Soreca: My Delegation will pick up from there to assist in catalysing such a genuine popular social contract – which Dayton could never be – protected from the inherent corruption of prevailing formal and informal politics. To be viable, this would need to garner the support of a supermajority of the country’s people, representing each self-described community. If it coalesces, this could then be codified into a new, post-Dayton constitution. Only when that political operating system is in place and functioning can the enforcement mechanisms cease.
Until then, we’ll work in concert to ensure that citizens know they are in a safe and secure environment and that – pardon the allusion, “no one should dare to beat you!” But we’ll also stop bankrolling misbehaviour in the hope of softening it, or declaring progress in the hope of it becoming real. We know by now it won’t.
We’ll redirect resources to our true partners in this society: citizens who want to live under clear, fair rules that they can arrive at together.

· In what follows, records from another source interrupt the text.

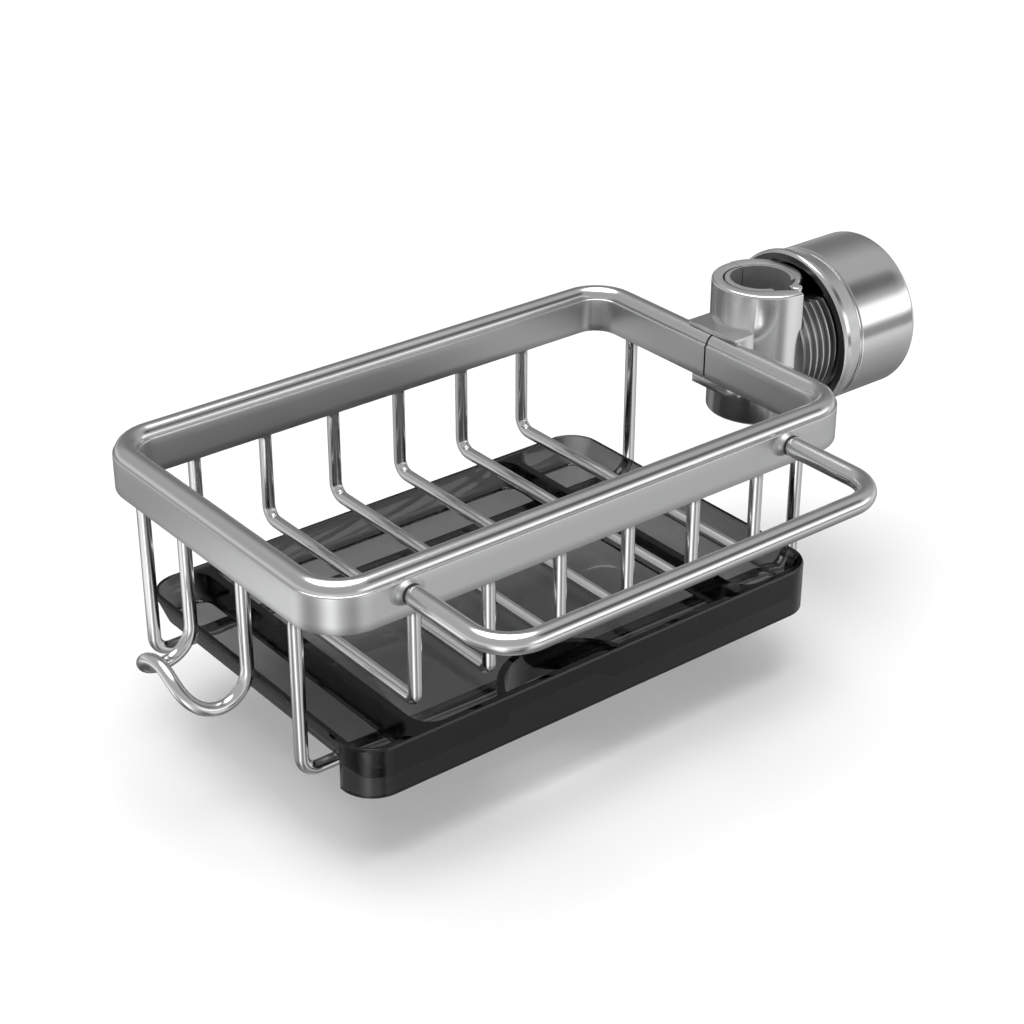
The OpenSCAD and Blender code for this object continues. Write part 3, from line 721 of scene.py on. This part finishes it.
# A cell's corners get sharper towards its floor by this share of its walls' lean
CORNER_SHRINK = 0.75
SCOOP_WIDTH = 44.0
SCOOP_DEPTH = 14.0
SCOOP_SHIFT = 18.0
SCOOP_WALL = 2.6
TRAY_X0 = BASKET_X - TRAY_SHIFT - TRAY_LENGTH / 2
TRAY_X1 = TRAY_X0 + TRAY_LENGTH
TRAY_REAR_Y = TRAY_FRONT_Y + TRAY_WIDTH
TRAY_Z1 = BAND_Z + TRAY_TOP
TRAY_Z0 = TRAY_Z1 - TRAY_HEIGHT


def tray_level(z, inset, front_inset=None):
    """Outline of the tray at height z, drawn in by inset all round, or by front_inset at the front."""
    x0, x1, rear = TRAY_X0 + inset, TRAY_X1 - inset, TRAY_REAR_Y - inset
    front = TRAY_FRONT_Y + (inset if front_inset is None else front_inset)
    outline = rounded_outline(x0, x1, front, rear, TRAY_CORNER - inset)
    return [(x, y, z) for x, y in outline]


def tray_outside():
    """Body with leaning walls, and the front panel as a slab that wraps round both front corners."""
    lip = [tray_level(TRAY_Z1 - LIP_HEIGHT, 0.0)]
    for t in (22, 39, 56, 73, 90):
        a = math.radians(t)
        z = TRAY_Z1 - LIP_RADIUS + LIP_RADIUS * math.sin(a)
        lip.append(tray_level(z, LIP_INSET - LIP_RADIUS * math.cos(a)))
    # The body's walls lean in all round but at the front
    low = [tray_level(TRAY_Z0 + up, inset, front_inset=BODY_BACK)
           for up, inset in ((0.0, TRAY_LEAN + BOTTOM_EDGE), (0.15, TRAY_LEAN + 0.12),
                             (BOTTOM_EDGE, TRAY_LEAN * (1 - BOTTOM_EDGE / TRAY_HEIGHT)))]
    body = temp_object(loft(low + lip))
    bottom = TRAY_Z1 - PANEL_HEIGHT
    panel = temp_object(loft([tray_level(bottom, 0.0), tray_level(TRAY_Z1 - PANEL_HEIGHT / 2, 0.0), *lip]))
    hollow = temp_object(loft([tray_level(bottom - 1, PANEL_THICK), tray_level(TRAY_Z1 + 1, PANEL_THICK)]))
    behind = block((BASKET_X - BAND_LENGTH, TRAY_FRONT_Y + PANEL_WRAP, bottom - 2),
                   (BASKET_X + BAND_LENGTH, TRAY_REAR_Y + 5, TRAY_Z1 + 2))
    return boolean(body, [boolean(panel, [hollow, behind], "DIFFERENCE")], "UNION")


def tray_cell(x0, x1, left_wall=False, right_wall=False):
    """Space of one cell: outer walls lean and blend into the floor, and the ribs beside it stand upright."""
    front, rear = TRAY_FRONT_Y + PANEL_THICK, TRAY_REAR_Y - REAR_WALL
    floor_z = TRAY_Z0 + FLOOR_THICK
    levels = []
    for t in [math.pi / 2 * i / 7 for i in range(8)]:
        levels.append((floor_z + CELL_FILLET * (1 - math.cos(t)), CELL_FILLET * (1 - math.sin(t))))
    levels.append((TRAY_Z1 + 1, 0.0))
    rows = []
    for z, soft in levels:
        wall = TRAY_LEAN / TRAY_HEIGHT * (TRAY_Z1 - z) + soft
        rib = min(soft, RIB_FILLET) + RIB_LEAN * (TRAY_Z1 - z)
        outline = rounded_outline(x0 + (wall if left_wall else rib), x1 - (wall if right_wall else rib),
                                  front + rib, rear - wall, CELL_CORNER - wall * CORNER_SHRINK)
        rows.append([(x, y, z) for x, y in outline])
    return temp_object(loft(rows))


def scoop(grow):
    """Space of the finger scoop behind the panel: a segment of a circle, larger all round by grow."""
    half, deep = SCOOP_WIDTH / 2 + grow, SCOOP_DEPTH + grow
    r = (half * half + deep * deep) / (2 * deep)
    cx, cy = BASKET_X - SCOOP_SHIFT - TRAY_SHIFT, TRAY_FRONT_Y + PANEL_THICK + deep - r
    spread = math.asin(half / r)
    angles = [spread - 2 * spread * k / 36 for k in range(37)]
    return temp_object(loft([[(cx + r * math.sin(a), cy + r * math.cos(a), z) for a in angles]
                             for z in (TRAY_Z0 - 1, TRAY_Z1 + 2)]))


def make_tray():
    x0, x1 = TRAY_X0 + SIDE_WALL, TRAY_X1 - SIDE_WALL
    left = tray_cell(x0, x0 + LEFT_CELL, left_wall=True)
    right = tray_cell(x1 - RIGHT_CELL, x1, right_wall=True)
    middle = tray_cell(x0 + LEFT_CELL + RIB_THICK, x1 - RIGHT_CELL - RIB_THICK)
    middle = boolean(middle, [scoop(SCOOP_WALL)], "DIFFERENCE")
    body = boolean(tray_outside(), [left, right, middle, scoop(0)], "DIFFERENCE")
    return bevelled(body, CUT_EDGE)


finish_object("drip_tray_shell", make_tray(), SMOKED, "tray", ["drip_tray"], sharp=20)


# Knob
# Its open front, towards the ring
KNOB_X = 15.0
KNOB_LENGTH = 38.5
KNOB_R = 29.3
COLLAR_R = 30.8
# Fine groove between the collar's cone and the grip
FINE_GROOVE_R = 28.8
MOUTH_R = 26.7
NUT_SEAT_R = 27.3
# Depth of the mouth's lip, width of the collar, and where its cone ends and the grip starts
MOUTH_DEPTH = 4.0
COLLAR_WIDTH = 2.6
CONE_END = 9.6
GRIP_START = 10.6
KNOB_END_THICK = 2.5
KNOB_END_ROUND = 2.4


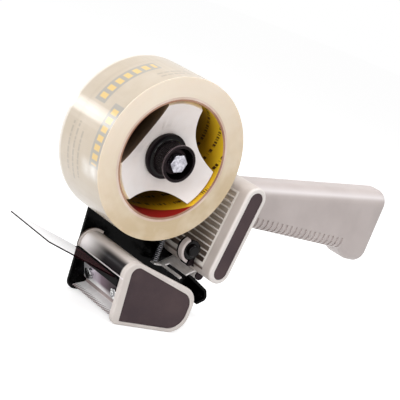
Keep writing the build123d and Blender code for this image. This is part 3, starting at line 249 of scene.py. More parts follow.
# %% Metals
def plated(name, colour, shade, roughness, spangle_mm, brush=(1.0, 1.0, 1.0), metal=1.0):
    """Plated or ground steel: a mottled tone, with the noise drawn out along the grinding direction."""
    material, tree, surface = new_material(name)
    place = add_node(tree, "ShaderNodeTexCoord").outputs["Object"]
    drawn = add_node(tree, "ShaderNodeMapping", {"Vector": place, "Scale": brush}).outputs[0]
    spangle = {"Scale": 1 / (spangle_mm * MM), "Detail": 3.0, "Roughness": 0.6}
    cloud, tone = mottled(tree, drawn, spangle, shade, colour)
    rough = add_node(tree, "ShaderNodeMapRange", {
        "Value": cloud, "To Min": roughness - 0.06, "To Max": roughness + 0.1})
    bump = add_node(tree, "ShaderNodeBump", {"Height": cloud, "Strength": 0.12, "Distance": 0.1 * MM})
    add_node(tree, "ShaderNodeBsdfPrincipled", {
        "Base Color": tone, "Metallic": metal, "Roughness": rough.outputs[0], "Normal": bump.outputs[0]},
        onto=surface)
    return material


zinc = plated("bright_zinc_plate", "#eeeff3", "#b9bbc2", 0.25, 1.6)
satin_zinc = plated("satin_zinc_plate", "#f7f4f2", "#e6e2df", 0.4, 1.2, brush=(1.0, 0.2, 1.0), metal=0.15)
bolt_zinc = plated("mottled_zinc_bolt", "#d4d2da", "#86848e", 0.3, 2.0)
polished_zinc = plated("polished_zinc_screw", "#ffffff", "#24232a", 0.15, 1.3)
black_oxide = plated("black_oxide_steel", "#2c2426", "#191416", 0.35, 0.9)
spring_wire = plated("drawn_spring_wire", "#d4d4da", "#8b8d94", 0.25, 0.8)

# %% Stoved enamel
black_enamel, tree, surface = new_material("stoved_black_enamel")
place = add_node(tree, "ShaderNodeTexCoord").outputs["Object"]
peel = grained(tree, place, 120.0, 0.3, 0.6 * MM)[1]
marks = add_node(tree, "ShaderNodeTexNoise", {
    "Vector": place, "Scale": 55.0, "Detail": 3.0, "Distortion": 1.2})
tone = add_node(tree, "ShaderNodeValToRGB", {"Fac": marks.outputs["Fac"]}, [
    (0.5, "#020202"), (0.62, "#080708"), (0.74, "#1c181a")])
add_node(tree, "ShaderNodeBsdfPrincipled", {
    "Base Color": tone.outputs[0], "Roughness": 0.16, "Specular IOR Level": 0.05, "Normal": peel},
    onto=surface)
print("finishes", len(bpy.data.materials))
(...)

And we’ll facilitate their efforts to come to that vision. Not with a prescription or a script. But clarity on what our requirements are, if you want to join our clubs. And real support on making a better system for everyone, listening to you, from communities like this, and building from the bottom-up.
Schmidt: For it ought to be self-evident, that Dayton Bosnia will never be able to enter the EU or NATO due to its own dysfunctionality – and the risks it poses to our already strained Union and Alliance. The European Commission’s 2019 Avis and subsequent Priebe report made that clear. But this reality has since been soft-pedalled by all involved – both in the PIC Steering Board and the EU. It demands regular articulation and emphasis.
Soreca: Right. Christian kicked our remarks off; I will now conclude them. We have deep, strong belief in Bosnia and Herzegovina and its people and their common future among democracies. We have zero faith in the Dayton system getting you there. So, to twist Ronald Reagan’s dictum for the moment, our posture will be to distrust and verify in our necessary engagements with the Bosnia and Herzegovina authorities, while recognising our real partners are you, the people of this country. Let’s put them out of business together.